Kami berterima kasih kepada Kapal Api, Antangin, MPM Distributor Honda, Honda Surabaya Center, serta Proteam yang percaya kepada Persebaya dan akan menjadi partner Persebaya dalam menjalani Liga 2 2017. Akan ada banyak program yang akan kita kerjakan bersama selama semusim ke depan.
Dan yang paling utama, kami berterima kasih kepada seluruh pendukung Persebaya. Anda telah menunjukkan dukungan dan loyalitas yang sulit ditemui tandingannya di seluruh Indonesia.

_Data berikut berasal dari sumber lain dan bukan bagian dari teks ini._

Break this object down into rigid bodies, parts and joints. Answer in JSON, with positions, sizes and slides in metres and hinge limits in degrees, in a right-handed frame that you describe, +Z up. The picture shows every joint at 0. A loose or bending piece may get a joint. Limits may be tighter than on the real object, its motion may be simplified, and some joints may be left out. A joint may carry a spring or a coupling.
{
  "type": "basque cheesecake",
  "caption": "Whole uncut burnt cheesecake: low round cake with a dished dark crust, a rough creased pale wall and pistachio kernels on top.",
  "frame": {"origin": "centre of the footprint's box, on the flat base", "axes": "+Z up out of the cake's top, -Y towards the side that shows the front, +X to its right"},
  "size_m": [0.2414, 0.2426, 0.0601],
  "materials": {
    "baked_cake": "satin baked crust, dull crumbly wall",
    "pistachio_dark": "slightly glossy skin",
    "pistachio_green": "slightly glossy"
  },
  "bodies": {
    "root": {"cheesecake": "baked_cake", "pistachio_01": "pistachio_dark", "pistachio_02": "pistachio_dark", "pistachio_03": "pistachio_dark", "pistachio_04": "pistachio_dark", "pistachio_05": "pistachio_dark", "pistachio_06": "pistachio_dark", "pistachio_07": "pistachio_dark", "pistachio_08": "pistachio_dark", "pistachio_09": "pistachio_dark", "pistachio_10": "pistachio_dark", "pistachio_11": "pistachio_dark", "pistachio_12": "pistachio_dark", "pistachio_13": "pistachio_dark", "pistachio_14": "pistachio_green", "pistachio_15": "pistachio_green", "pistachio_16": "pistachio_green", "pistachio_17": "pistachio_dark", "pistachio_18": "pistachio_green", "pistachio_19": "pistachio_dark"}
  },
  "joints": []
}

Bahkan mungkin di seluruh dunia.
Seusai Homecoming Game, saat jumpa pers, saya ditanya bagaimana cara supaya Bonek bisa lebih baik lagi. Misalnya, supaya tidak lagi melakukan hal-hal yang nantinya bisa merugikan Persebaya. Seperti menyalakan flare, yang jelas-jelas dilarang oleh aturan PSSI maupun FIFA.
Saya pun teringat omongan Pak Ketum PSSI saat menonton pertandingan di GBT itu. ”Mas, gara-gara flare itu, PSSI saat AFF kemarin kena denda Rp 5 miliar,” kata Pak Edy.

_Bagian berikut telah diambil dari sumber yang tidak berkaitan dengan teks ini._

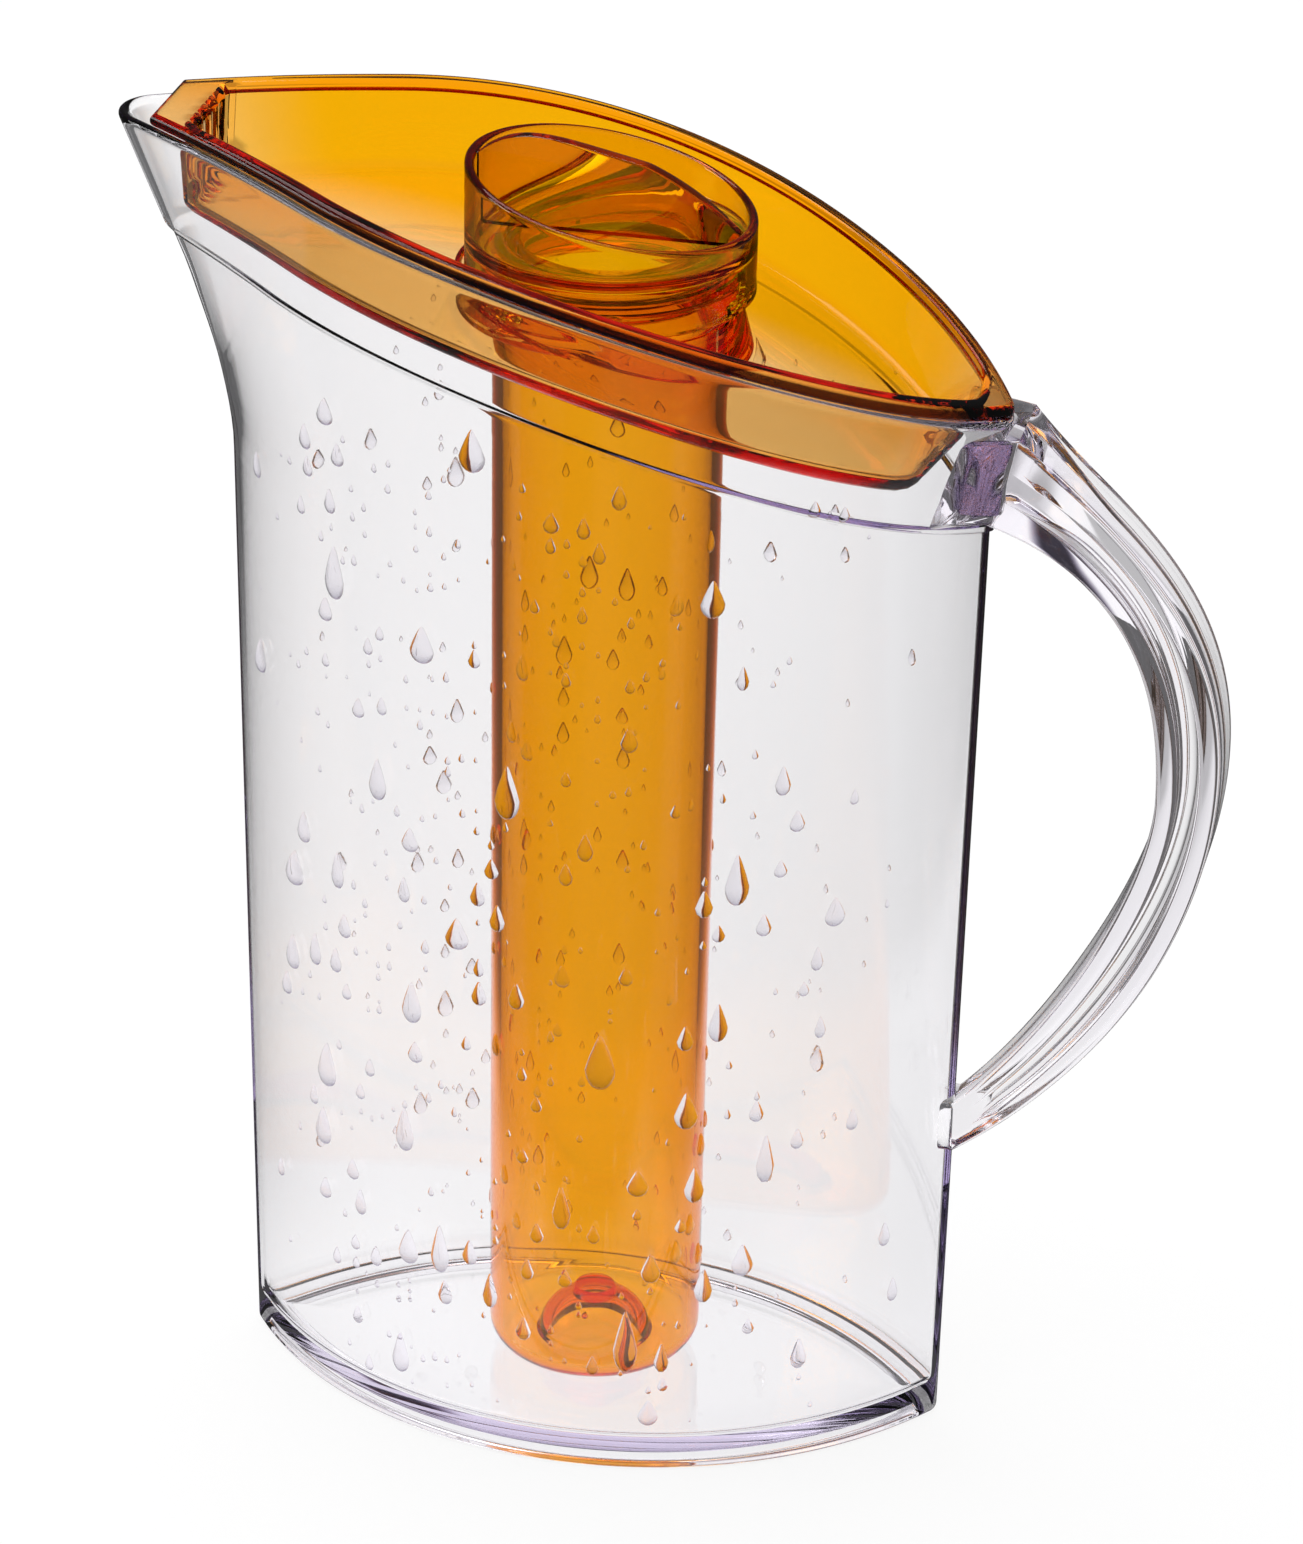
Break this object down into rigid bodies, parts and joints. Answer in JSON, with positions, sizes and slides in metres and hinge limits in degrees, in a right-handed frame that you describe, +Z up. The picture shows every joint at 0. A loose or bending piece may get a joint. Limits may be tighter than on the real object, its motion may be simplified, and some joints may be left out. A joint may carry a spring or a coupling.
{
  "type": "pitcher with ice core",
  "caption": "Clear lens-shaped pitcher with a pouring spout, a bonded handle, a dished lid on a sloping rim and a capped inner tube for ice.",
  "frame": {"origin": "on the table plane, under the axis of the ice tube", "axes": "+Z up along the ice tube, +X towards the handle, spout at -X, symmetric about the XZ plane"},
  "size_m": [0.2371, 0.1086, 0.2901],
  "materials": {
    "clear_plastic": "clear, polished",
    "orange_plastic": "tinted and see-through, polished",
    "silicone": "matte"
  },
  "bodies": {
    "jug": {"body_shell": "clear_plastic", "handle": "clear_plastic"},
    "lid": {"lid": "orange_plastic"},
    "core": {"core_tube": "orange_plastic"},
    "seal": {"cap_seal": "silicone"},
    "cap": {"core_cap": "orange_plastic"}
  },
  "joints": [
    {"name": "lid_lift", "type": "slide", "parent": "jug", "child": "lid", "axis": [0, 0, 1], "range_m": [0, 0.3]},
    {"name": "core_lift", "type": "slide", "parent": "lid", "child": "core", "axis": [0, 0, 1], "range_m": [0, 0.27]},
    {"name": "cap_rise", "type": "slide", "parent": "core", "child": "seal", "axis": [0, 0, 1], "range_m": [0, 0.0151]},
    {"name": "cap_turn", "type": "hinge", "parent": "seal", "child": "cap", "pos_m": [0, 0, 0.268], "axis": [0, 0, 1], "range_deg": [0, 360]}
  ],
  "couplings": [
    {"joint": "cap_rise", "follows": "cap_turn", "m_per_rad": 0.0023873}
  ]
}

Dalam hati saya, wow, Rp 5 miliar! Itu bukan angka kecil. Angka itu akan jauh lebih baik kalau digunakan untuk program memajukan sepak bola Indonesia. Daripada untuk bayar denda.
Meski sebenarnya saya ingin mengomentari soal flare itu, saya memutuskan untuk tidak dulu. Saya harus bisa memaklumi betapa rindunya para suporter untuk berpesta di stadion. Lagi pula, kami di manajemen pun masih ada kekurangannya. Tidak sopan untuk mengomentari kekurangan orang lain.

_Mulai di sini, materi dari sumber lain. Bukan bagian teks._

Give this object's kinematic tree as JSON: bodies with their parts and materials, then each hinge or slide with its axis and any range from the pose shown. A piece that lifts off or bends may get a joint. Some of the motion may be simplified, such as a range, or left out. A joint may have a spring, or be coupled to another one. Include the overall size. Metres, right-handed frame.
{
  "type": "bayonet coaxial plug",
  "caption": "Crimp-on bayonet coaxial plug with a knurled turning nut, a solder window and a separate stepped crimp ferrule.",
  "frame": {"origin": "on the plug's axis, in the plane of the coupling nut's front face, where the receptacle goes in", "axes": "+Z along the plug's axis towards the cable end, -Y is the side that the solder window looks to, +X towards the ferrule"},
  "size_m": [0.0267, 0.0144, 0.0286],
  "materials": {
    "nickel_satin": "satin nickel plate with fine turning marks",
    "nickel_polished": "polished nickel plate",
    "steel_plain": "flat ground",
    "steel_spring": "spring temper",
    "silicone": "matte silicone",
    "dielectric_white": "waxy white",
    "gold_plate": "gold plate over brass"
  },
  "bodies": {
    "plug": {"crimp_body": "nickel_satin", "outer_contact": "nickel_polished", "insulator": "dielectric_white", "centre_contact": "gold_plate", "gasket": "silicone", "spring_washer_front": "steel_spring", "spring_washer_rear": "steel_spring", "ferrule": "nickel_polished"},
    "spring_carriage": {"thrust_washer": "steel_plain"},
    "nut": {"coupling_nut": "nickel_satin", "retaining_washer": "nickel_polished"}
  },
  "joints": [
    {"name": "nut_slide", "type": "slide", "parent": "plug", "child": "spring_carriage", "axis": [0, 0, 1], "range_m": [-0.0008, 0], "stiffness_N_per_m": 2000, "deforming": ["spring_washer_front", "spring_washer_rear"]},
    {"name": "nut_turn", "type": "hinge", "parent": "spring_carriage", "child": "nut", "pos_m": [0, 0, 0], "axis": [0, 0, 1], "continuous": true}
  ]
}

Dalam jumpa pers, saya hanya bilang bahwa saya percaya para suporter ingin berbenah. Saya percaya akan terjadi proses dialog dan evaluasi yang alami di kalangan suporter. Sehingga kelak segala masalah itu akan diselesaikan sendiri oleh para suporter. Apalagi, yang mereka lakukan itu kan didasari rasa cinta, bukan rasa benci.
Laga homecoming itu sudah menjadi bukti bahwa mayoritas suporter sudah sangat berubah. Kita tidak boleh menyalahkan semua hanya karena ulah beberapa orang.
Kami percaya suporter Persebaya akan menjadi yang terbaik dalam segala hal!